Well, now this is a concept that worked in the beginning because it offered something new to people, and Transition was quite new to Brixton in 2010 and it was also the time when we had a pop-up community shop in Brixton Village market. Shared Space was handy because when we started a conversation with people in the shop and they wanted to know how to do transition and how to get actively involved we directed them to Shared Space, ‘We’re always there on Loughborough Estate, every second Monday of the month from 6-9pm.’
Building social capital
We had very lively and buzzing events but there were also evenings when hardly anyone came. With our limited capacity we simply could not come up with a diverse and engaging programme every month. Let alone putting the necessary effort into publicizing it. So we sometimes ended there were maybe less than 10 of us; some were sewing, some were knitting, sharing food and thought enjoying the informal quality of the evening. No meeting aims, no formal outcomes, no feed back forms, no time keeping, no agenda. And we have patrons from the estate we could – and still can! – count on. Persevere.
Certainly it was not always easy to stick to it and on more than one occasion we discussed cancelling the event altogether. What kept us going though was that we were intuitively aware that this was the only thing we offered that had this kind of quality and consistency; and so we continued to be present!
Over the course of the last 6 months we were incredibly successful in theming our events. And what was the best thing was that we just had to contact the key stakeholders in the existing food, energy and enterprise project groups around our Borough to join in on the night. A lot of footwork towards creating connections had been done by working on the REconomy project over many months in 2013.
TTB plays a central role in a very strong urban community where people, organisations and enterprises support and act on building resilient alternatives and develop sustainable systems. Years ago we identified the need to facilitate exchange among these groups and signpost people to create useful links to grow their social capital. So in some way it seems as if recently Shared Space has started to reach its next potential.
Make a life – make a living
It was a decision made years ago to bring livelihoods and business to the centre of attention. We knew from hands- and heads-on practice that no one was going to be able to continue to make transition their life without constructing ways of making a living out of it.
So we called for a Shared Space solely dedicated to livelihoods and scheduled it right in the beginning of the year when people are keen and inspired to make a change. – And honestly for one reason or another we certainly touched on a hot subject: we never had more people attend until that day a few weeks ago. The burning question of how to live within the boundaries of our urban built, social and natural environment and make a living by doing exactly that without having to ‘go and get a job’ is central to the transition theme. Over the course of the last few years many at and around TTB have started to grow a small local business, gone self employed and do things differently in the face of a changing economy; and led by one’s own desire to do what they wanted to do. But was it going to be sustainable?
The overarching theme of the evening was to explore the questions
- What is a Transition livelihood?
- What is our understanding of making a living?
- How does transition livelihoods affect existing systems and how do we create new ones?
- How do these changes impact on my life?
- What is the implication to work with the planet?

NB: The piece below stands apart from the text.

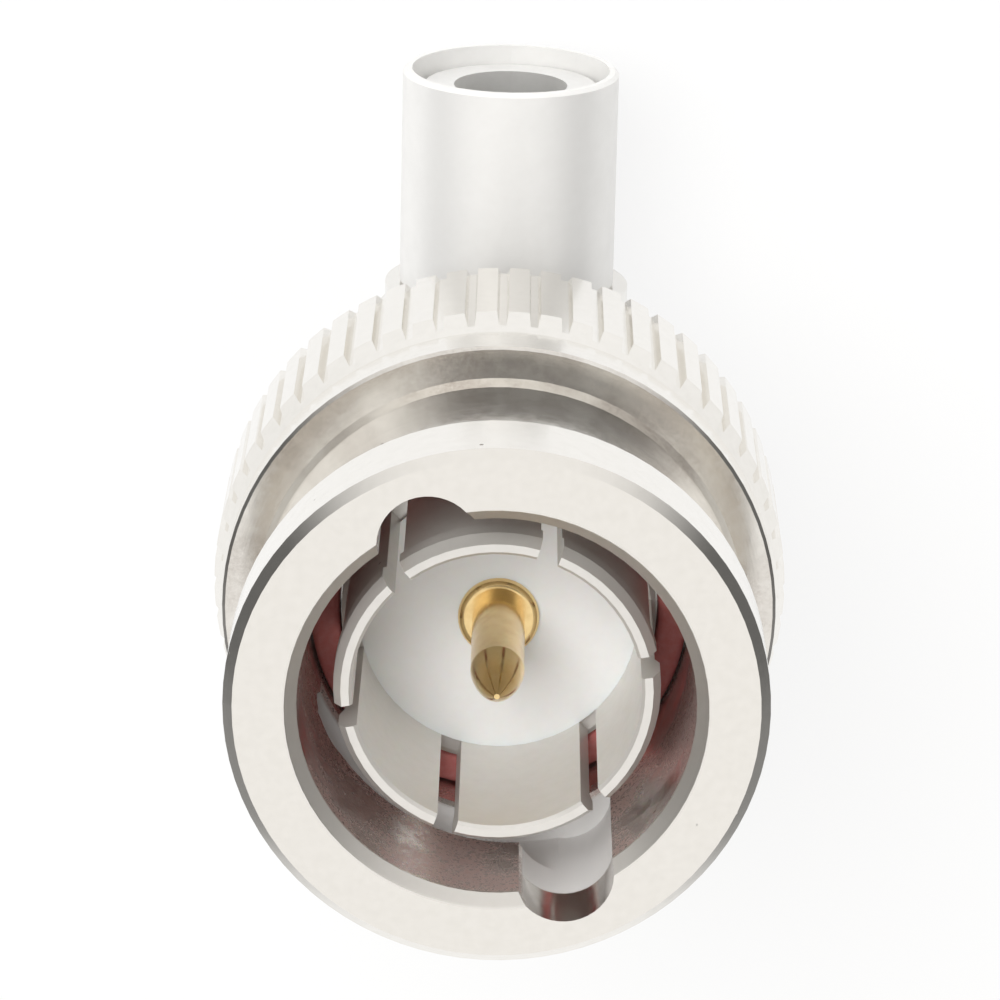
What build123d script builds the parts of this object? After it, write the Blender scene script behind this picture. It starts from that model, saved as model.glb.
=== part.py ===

To get people into the right set of mind we started the programme with the premiere screening of the short film ‘Make a Life – Make a Living’ (it’s open source please use it!). After the 4min film we had a number of 4min short talks where people described their experiences and journeys in building their ‘Transition livelihood’. Here’s that film:
Finally we asked everybody to join the sector based discussion groups. It was intriguing that quite a few people said that they wanted to join more than one group. The presence of so many interesting and interested people had created an amazing energy. People came with mixed expectations and especially in order to meet the needs of people who were new to TTB more guidance and signposting would have helped direct them. The atmosphere was vibrant and it was not easy to get people to stop talking. During the sector based group discussions more facilitating and guidance may have helped to minimise the chaos that was created by the wealth of human resources and initiatives that were available that night.
Conclusively it is probably hard to capture what will happen with this energy in the future. We will keep it present at next Shared Space events and include the issues brought up. We will see how it flows and continue the conversations to find out what wants to happen and hear what people are doing with the focus of the event.
It’s time to continue – ‘Make a Life – Make a Living part 2’. Soon to follow!